Johnny pulled me around the 4 laps in Harvard to run the 4th fasted time on the NCAA rankings that weekend. My time of 1:49.08 still has me on the Irish all time indoor list I think.

After graduating from Manhattan College a few months later I moved to Colorado to try and build on this success.

However as the millennium wound to a close none of the evidence that this success was being built on was there. I was slightly chubby, injured and more concerned about going to the right restaurants in Fort Collins and Denver than achieving what by then ambitions of Olympic greatness. So in January, following a lengthy phone call with my lifelong friend Peter Coghlan, I contacted the Dean of the MBA program, told him I wouldn't be completing the MBA course and moved to Atlanta to train full time to try and qualify for the Sydney Olympics.

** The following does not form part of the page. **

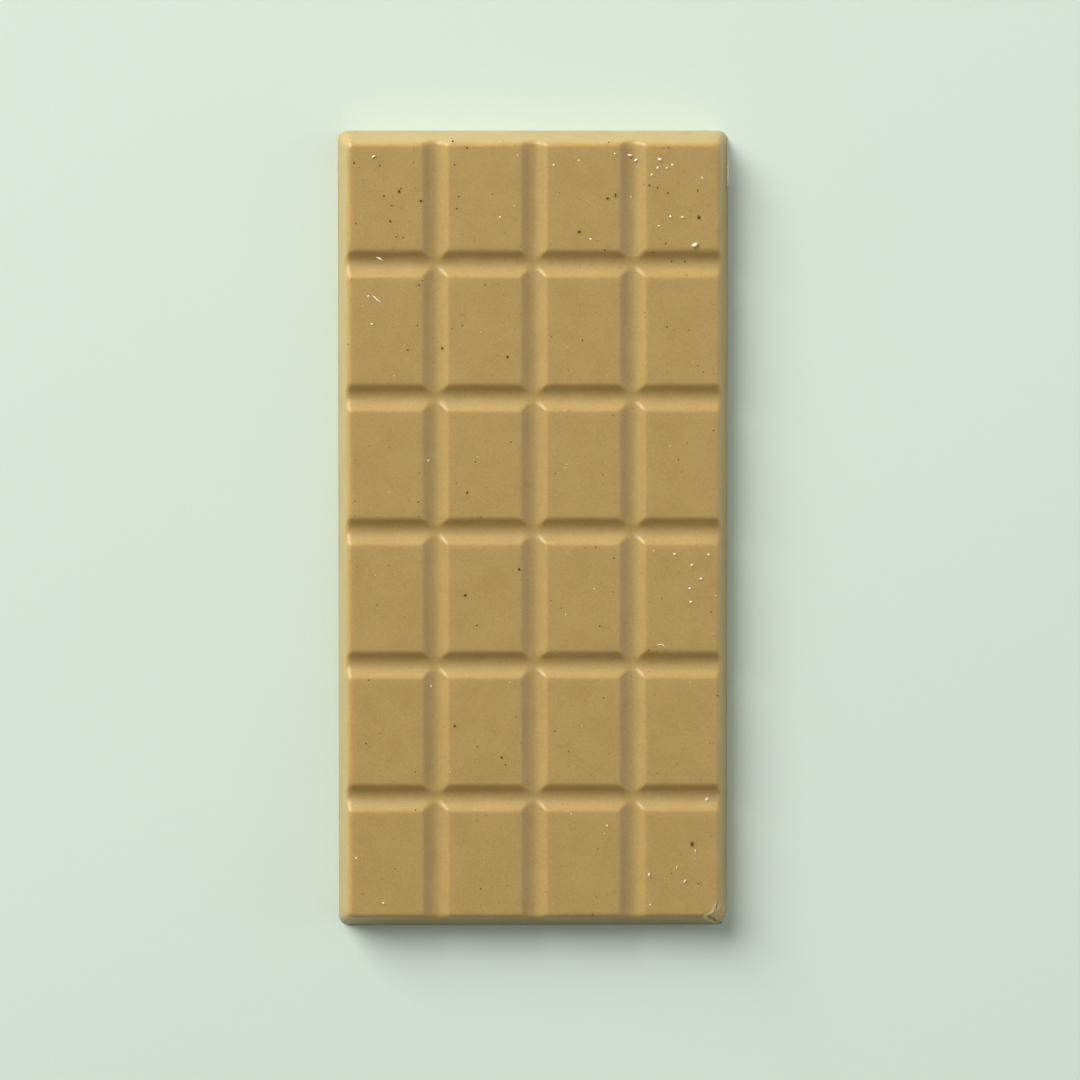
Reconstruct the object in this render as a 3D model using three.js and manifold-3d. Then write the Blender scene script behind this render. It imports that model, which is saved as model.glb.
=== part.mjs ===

Not having a proper coach just months before the Olympics was of course a problem. Peter convinced me to pick up the phone and look for help from Sean Kyle. Sean and his wife Maeve have been volunteering their time to hundreds of athletes in Ballymena and Antrim athletic club for decades. I was almost ashamed to ask them for help but they embraced me like a long lost son and helped me get the best out of myself over the next few months.

None of this of course is on my CV, yet it is the colour behind who I really am. These are a chain of events all enabled through sport & the people who have given their time so selflessly to me, which have formed my character and saved me from being someone who never realized their potential in life.

I am still developing as a leader and know this will be a life long journey. However everything I have learned about commitment, dedication, ambition and that sense of fearlessness you only get when you know you have nothing to lose, comes from the athletics track and the people who volunteer their time there, not from the classroom or any other walk of life.